Problem statement | In the records below, find the line that contains "screw.rotation_euler = (math.pi" and the line that contains "for body, members". Set down exactly those lines and every line between them, and nothing more.

--- START ---

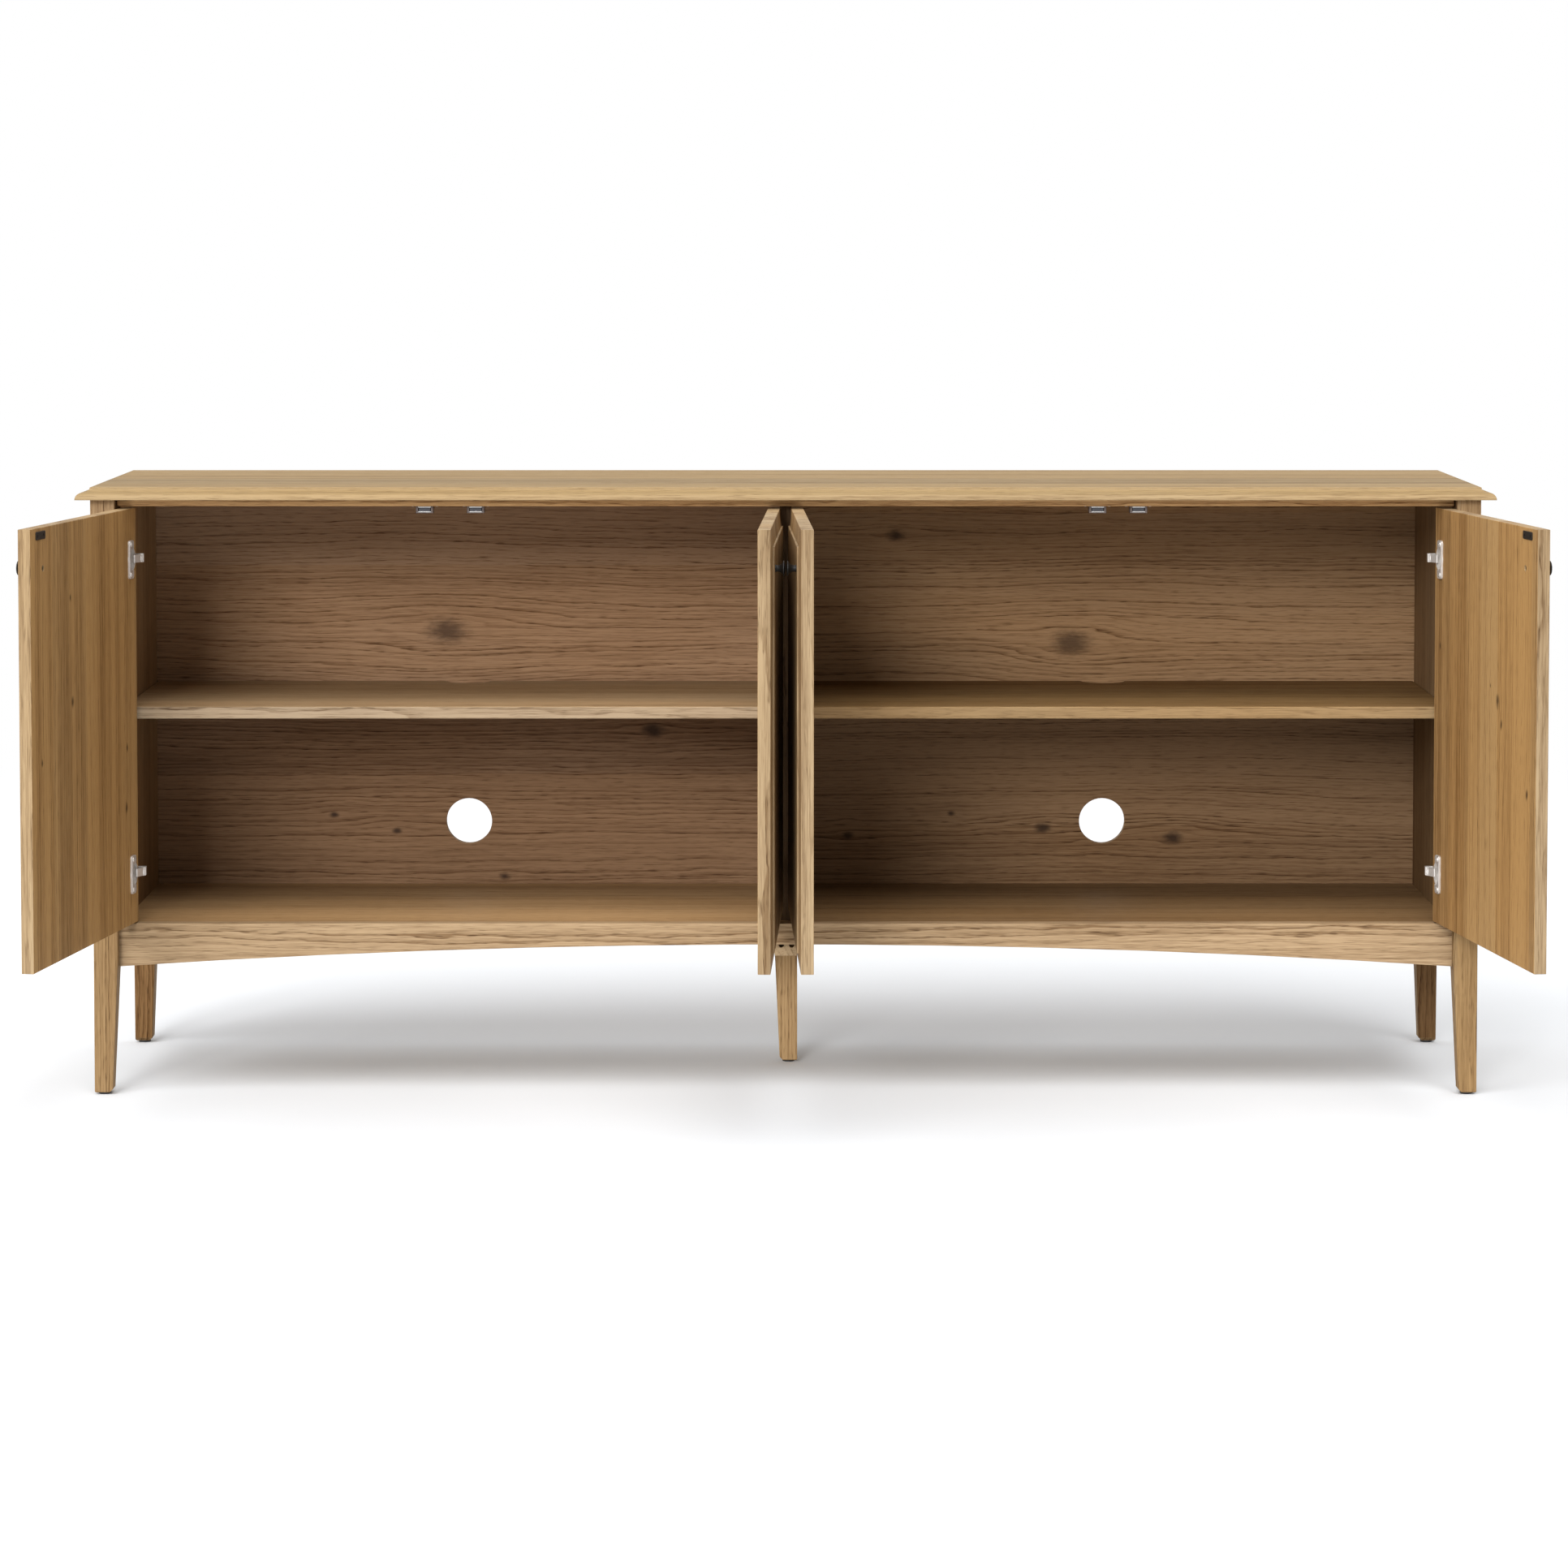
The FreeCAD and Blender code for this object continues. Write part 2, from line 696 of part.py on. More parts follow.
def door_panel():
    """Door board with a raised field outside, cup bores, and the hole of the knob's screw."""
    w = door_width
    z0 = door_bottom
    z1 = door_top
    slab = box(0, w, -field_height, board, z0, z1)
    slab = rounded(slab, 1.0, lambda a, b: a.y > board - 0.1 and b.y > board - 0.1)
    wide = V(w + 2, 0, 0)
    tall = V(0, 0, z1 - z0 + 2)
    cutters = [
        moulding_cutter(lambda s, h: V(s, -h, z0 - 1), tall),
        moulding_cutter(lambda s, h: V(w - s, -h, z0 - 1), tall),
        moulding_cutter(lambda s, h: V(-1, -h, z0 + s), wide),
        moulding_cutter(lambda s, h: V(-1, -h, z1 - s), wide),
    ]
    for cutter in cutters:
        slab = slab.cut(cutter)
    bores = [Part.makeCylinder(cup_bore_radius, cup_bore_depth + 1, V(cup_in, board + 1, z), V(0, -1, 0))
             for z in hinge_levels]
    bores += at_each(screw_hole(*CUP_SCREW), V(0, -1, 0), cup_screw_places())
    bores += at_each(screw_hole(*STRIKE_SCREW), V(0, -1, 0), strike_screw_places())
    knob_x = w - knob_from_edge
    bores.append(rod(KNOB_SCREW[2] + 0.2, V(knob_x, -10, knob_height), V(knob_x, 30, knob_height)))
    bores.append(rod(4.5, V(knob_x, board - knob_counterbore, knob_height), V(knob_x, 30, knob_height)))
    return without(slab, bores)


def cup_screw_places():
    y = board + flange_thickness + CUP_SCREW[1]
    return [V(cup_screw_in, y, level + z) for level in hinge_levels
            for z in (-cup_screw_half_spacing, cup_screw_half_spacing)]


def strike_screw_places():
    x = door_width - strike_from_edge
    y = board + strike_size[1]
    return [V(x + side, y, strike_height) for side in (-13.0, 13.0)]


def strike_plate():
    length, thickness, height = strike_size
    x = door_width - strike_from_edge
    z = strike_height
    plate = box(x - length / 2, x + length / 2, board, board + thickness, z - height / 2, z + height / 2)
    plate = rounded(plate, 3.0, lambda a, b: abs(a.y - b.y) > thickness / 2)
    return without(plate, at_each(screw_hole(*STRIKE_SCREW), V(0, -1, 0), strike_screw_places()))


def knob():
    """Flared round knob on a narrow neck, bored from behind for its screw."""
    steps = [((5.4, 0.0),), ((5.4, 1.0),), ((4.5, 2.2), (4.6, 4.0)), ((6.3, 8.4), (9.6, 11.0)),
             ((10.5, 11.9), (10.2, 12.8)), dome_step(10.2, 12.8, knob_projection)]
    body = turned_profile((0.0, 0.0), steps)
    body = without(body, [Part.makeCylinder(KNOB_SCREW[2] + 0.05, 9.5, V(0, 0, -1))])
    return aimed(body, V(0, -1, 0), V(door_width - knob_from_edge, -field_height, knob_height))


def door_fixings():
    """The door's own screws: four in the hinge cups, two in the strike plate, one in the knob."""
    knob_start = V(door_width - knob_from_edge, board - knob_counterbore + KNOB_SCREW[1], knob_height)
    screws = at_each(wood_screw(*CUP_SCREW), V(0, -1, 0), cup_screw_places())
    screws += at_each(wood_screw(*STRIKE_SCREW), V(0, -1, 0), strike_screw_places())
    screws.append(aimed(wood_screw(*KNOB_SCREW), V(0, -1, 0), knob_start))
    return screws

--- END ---
--- START ---

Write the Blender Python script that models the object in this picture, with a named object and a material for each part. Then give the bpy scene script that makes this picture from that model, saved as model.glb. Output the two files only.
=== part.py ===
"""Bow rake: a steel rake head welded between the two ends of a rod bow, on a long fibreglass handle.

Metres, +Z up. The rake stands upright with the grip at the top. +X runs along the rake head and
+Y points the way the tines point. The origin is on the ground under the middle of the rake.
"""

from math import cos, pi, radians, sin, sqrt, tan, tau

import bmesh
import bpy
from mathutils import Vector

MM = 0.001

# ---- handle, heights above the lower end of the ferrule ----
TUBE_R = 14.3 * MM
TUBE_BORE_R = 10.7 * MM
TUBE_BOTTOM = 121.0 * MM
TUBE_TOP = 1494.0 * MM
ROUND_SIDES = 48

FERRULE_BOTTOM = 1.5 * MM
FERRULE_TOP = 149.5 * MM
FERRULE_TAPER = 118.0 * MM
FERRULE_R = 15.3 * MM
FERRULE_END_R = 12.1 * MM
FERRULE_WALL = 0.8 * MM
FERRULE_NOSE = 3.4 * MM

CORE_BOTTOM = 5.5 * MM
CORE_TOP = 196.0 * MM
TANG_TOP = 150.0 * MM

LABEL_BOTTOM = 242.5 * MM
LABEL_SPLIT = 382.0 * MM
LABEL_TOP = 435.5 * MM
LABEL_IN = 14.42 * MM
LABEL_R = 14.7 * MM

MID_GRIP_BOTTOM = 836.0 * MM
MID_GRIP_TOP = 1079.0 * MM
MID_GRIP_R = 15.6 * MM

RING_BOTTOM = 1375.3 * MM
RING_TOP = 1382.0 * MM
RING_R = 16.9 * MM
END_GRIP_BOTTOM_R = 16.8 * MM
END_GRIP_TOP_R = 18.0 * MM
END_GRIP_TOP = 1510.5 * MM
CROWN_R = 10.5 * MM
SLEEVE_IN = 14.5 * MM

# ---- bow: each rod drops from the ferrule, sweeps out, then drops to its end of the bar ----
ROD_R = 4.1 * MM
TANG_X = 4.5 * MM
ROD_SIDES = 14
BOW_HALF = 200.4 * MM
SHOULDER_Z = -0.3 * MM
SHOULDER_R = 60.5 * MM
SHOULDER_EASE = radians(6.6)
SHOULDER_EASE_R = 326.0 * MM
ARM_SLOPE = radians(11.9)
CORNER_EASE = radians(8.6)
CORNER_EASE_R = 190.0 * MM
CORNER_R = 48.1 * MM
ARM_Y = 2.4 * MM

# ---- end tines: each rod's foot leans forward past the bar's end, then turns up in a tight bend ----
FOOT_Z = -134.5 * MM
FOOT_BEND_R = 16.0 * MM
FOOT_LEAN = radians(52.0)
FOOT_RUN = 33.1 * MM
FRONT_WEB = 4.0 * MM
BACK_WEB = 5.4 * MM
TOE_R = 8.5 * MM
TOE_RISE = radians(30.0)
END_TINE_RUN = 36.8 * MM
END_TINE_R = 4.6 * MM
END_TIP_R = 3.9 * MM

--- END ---
--- START ---

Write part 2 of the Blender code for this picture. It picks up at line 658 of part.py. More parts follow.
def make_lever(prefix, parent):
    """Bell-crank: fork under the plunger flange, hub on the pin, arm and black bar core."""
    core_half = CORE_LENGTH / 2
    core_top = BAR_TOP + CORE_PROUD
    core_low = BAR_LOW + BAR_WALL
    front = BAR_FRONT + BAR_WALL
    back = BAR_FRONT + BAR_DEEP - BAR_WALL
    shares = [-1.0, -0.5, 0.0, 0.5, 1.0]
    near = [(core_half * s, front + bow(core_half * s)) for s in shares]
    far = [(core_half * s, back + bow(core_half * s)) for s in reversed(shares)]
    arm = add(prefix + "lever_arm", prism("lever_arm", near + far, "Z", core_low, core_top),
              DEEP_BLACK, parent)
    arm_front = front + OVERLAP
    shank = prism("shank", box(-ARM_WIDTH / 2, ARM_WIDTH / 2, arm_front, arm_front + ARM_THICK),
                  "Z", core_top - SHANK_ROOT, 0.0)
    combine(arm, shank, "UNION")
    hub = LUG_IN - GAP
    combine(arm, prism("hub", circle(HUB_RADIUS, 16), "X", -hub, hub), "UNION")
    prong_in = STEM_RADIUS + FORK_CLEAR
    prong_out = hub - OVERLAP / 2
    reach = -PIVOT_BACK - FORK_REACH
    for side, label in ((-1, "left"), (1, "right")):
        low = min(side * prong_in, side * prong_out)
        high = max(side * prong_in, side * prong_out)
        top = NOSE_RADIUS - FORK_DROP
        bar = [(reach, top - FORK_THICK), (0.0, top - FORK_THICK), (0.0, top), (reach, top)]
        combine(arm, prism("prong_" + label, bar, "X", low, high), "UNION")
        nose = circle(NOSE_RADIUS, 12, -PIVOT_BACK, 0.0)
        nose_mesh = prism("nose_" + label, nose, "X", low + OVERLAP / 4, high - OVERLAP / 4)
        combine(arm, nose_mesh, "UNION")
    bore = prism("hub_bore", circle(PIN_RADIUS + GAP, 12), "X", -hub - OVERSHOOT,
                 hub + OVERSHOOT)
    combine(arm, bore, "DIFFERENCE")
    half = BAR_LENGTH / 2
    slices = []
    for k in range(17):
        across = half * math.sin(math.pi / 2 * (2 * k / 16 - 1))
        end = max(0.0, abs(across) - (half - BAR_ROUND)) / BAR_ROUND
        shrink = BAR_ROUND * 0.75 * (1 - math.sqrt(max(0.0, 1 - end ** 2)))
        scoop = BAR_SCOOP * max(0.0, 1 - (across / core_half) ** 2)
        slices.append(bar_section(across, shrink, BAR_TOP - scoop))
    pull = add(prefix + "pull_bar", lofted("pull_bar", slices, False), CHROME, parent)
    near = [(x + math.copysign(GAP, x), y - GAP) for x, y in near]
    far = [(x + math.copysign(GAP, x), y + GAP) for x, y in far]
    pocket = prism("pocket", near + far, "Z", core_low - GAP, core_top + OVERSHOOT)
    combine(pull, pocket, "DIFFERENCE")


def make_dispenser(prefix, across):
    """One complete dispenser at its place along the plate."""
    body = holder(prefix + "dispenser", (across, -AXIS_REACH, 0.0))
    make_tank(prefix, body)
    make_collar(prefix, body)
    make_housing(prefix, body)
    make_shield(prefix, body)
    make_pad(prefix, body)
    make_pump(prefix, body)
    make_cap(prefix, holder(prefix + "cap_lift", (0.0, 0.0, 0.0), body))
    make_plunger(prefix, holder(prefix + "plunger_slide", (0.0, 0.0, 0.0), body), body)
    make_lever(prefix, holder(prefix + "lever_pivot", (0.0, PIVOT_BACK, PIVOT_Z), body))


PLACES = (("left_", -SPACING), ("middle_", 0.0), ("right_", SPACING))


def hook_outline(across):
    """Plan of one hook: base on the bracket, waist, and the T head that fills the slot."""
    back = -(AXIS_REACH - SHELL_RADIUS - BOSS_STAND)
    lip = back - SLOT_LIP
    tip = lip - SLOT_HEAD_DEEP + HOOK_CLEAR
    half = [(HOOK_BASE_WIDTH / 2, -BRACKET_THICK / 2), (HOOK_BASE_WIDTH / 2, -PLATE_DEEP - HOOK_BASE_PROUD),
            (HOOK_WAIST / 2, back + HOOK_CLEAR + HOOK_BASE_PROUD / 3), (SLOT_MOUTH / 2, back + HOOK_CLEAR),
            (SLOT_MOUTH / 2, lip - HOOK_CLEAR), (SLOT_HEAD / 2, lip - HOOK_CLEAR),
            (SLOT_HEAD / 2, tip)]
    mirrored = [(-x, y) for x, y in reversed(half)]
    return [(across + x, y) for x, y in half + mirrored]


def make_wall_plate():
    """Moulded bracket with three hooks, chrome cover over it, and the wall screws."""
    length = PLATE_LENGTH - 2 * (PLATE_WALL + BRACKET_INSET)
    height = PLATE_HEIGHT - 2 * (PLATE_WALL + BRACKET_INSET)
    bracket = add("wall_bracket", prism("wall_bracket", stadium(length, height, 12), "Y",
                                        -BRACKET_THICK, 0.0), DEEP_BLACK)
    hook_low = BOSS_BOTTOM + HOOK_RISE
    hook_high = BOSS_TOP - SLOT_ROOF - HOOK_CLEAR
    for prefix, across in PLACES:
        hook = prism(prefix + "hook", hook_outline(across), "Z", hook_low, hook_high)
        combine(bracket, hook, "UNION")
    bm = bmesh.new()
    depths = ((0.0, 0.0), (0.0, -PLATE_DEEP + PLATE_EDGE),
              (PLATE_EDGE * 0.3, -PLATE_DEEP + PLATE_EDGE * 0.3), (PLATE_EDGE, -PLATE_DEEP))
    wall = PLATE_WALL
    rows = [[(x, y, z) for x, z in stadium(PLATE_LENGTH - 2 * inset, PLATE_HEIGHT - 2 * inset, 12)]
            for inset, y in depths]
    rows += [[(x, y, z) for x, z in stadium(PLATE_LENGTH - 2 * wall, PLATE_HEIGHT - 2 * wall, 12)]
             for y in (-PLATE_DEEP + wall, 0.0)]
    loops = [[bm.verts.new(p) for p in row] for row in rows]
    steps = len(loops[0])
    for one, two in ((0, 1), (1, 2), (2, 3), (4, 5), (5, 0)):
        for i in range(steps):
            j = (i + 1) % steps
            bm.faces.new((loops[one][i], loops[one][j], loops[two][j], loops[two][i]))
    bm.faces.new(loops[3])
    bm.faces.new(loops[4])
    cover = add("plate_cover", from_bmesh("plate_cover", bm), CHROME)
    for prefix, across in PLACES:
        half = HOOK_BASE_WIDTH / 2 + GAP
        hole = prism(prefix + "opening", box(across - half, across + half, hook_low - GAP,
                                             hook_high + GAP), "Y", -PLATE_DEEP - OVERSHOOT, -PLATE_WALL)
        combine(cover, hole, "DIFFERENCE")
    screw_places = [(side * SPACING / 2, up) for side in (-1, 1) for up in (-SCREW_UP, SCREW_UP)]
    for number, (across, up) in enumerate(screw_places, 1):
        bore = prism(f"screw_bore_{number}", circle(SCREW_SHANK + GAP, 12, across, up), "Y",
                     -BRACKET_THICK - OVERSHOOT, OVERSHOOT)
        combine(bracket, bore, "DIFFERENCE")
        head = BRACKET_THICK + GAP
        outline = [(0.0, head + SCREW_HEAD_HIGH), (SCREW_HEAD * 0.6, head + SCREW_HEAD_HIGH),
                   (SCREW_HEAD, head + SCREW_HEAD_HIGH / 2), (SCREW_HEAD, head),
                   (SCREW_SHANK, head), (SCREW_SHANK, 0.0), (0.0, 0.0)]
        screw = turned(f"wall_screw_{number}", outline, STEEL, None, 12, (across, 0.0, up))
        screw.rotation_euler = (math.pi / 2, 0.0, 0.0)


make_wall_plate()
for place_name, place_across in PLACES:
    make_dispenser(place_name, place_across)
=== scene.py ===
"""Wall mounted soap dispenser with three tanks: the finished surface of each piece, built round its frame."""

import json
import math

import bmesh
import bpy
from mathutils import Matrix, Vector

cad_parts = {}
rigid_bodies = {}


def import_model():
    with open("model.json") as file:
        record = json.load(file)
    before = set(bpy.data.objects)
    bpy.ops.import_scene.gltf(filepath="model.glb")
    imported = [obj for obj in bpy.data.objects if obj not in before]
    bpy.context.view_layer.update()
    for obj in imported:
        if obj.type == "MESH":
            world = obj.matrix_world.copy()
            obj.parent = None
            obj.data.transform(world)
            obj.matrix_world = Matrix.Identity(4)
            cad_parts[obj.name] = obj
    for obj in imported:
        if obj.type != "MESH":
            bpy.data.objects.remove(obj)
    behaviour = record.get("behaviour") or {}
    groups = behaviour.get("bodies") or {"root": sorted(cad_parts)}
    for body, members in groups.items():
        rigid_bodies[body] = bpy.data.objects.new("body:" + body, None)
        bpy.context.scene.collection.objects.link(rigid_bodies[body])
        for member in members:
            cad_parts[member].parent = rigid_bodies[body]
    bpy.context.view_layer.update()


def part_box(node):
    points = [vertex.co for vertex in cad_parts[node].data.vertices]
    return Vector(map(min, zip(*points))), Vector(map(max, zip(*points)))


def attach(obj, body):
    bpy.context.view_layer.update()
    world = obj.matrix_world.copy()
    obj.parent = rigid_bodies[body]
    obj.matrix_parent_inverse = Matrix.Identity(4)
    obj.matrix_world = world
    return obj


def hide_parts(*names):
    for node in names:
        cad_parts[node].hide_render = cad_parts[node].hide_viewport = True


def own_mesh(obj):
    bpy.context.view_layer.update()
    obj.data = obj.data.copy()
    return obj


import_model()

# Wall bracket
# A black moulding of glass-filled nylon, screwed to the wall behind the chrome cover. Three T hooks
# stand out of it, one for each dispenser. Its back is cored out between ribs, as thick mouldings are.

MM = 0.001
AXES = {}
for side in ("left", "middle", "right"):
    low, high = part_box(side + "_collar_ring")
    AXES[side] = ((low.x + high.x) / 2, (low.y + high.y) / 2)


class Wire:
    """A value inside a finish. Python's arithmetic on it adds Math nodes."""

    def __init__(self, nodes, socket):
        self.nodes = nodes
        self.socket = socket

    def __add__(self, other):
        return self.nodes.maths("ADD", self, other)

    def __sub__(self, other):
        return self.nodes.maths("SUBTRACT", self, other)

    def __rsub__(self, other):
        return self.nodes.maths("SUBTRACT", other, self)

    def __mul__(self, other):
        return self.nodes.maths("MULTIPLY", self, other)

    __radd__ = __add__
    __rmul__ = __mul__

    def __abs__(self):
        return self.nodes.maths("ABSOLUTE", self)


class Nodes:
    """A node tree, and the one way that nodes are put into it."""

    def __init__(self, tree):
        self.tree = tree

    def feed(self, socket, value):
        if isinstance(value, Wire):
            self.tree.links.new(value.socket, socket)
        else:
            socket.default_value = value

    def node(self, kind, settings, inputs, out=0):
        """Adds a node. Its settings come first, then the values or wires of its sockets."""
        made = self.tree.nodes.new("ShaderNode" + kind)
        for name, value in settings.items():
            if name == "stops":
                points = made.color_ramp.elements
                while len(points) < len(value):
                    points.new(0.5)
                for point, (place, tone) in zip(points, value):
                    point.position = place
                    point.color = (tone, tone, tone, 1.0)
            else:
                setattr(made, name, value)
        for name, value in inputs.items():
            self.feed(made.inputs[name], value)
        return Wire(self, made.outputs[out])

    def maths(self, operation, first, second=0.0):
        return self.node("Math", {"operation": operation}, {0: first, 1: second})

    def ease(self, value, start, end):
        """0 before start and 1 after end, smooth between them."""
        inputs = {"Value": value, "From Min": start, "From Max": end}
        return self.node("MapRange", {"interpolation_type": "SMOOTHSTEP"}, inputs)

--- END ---

Reply |
        screw.rotation_euler = (math.pi / 2, 0.0, 0.0)


make_wall_plate()
for place_name, place_across in PLACES:
    make_dispenser(place_name, place_across)
=== scene.py ===
"""Wall mounted soap dispenser with three tanks: the finished surface of each piece, built round its frame."""

import json
import math

import bmesh
import bpy
from mathutils import Matrix, Vector

cad_parts = {}
rigid_bodies = {}


def import_model():
    with open("model.json") as file:
        record = json.load(file)
    before = set(bpy.data.objects)
    bpy.ops.import_scene.gltf(filepath="model.glb")
    imported = [obj for obj in bpy.data.objects if obj not in before]
    bpy.context.view_layer.update()
    for obj in imported:
        if obj.type == "MESH":
            world = obj.matrix_world.copy()
            obj.parent = None
            obj.data.transform(world)
            obj.matrix_world = Matrix.Identity(4)
            cad_parts[obj.name] = obj
    for obj in imported:
        if obj.type != "MESH":
            bpy.data.objects.remove(obj)
    behaviour = record.get("behaviour") or {}
    groups = behaviour.get("bodies") or {"root": sorted(cad_parts)}
    for body, members in groups.items():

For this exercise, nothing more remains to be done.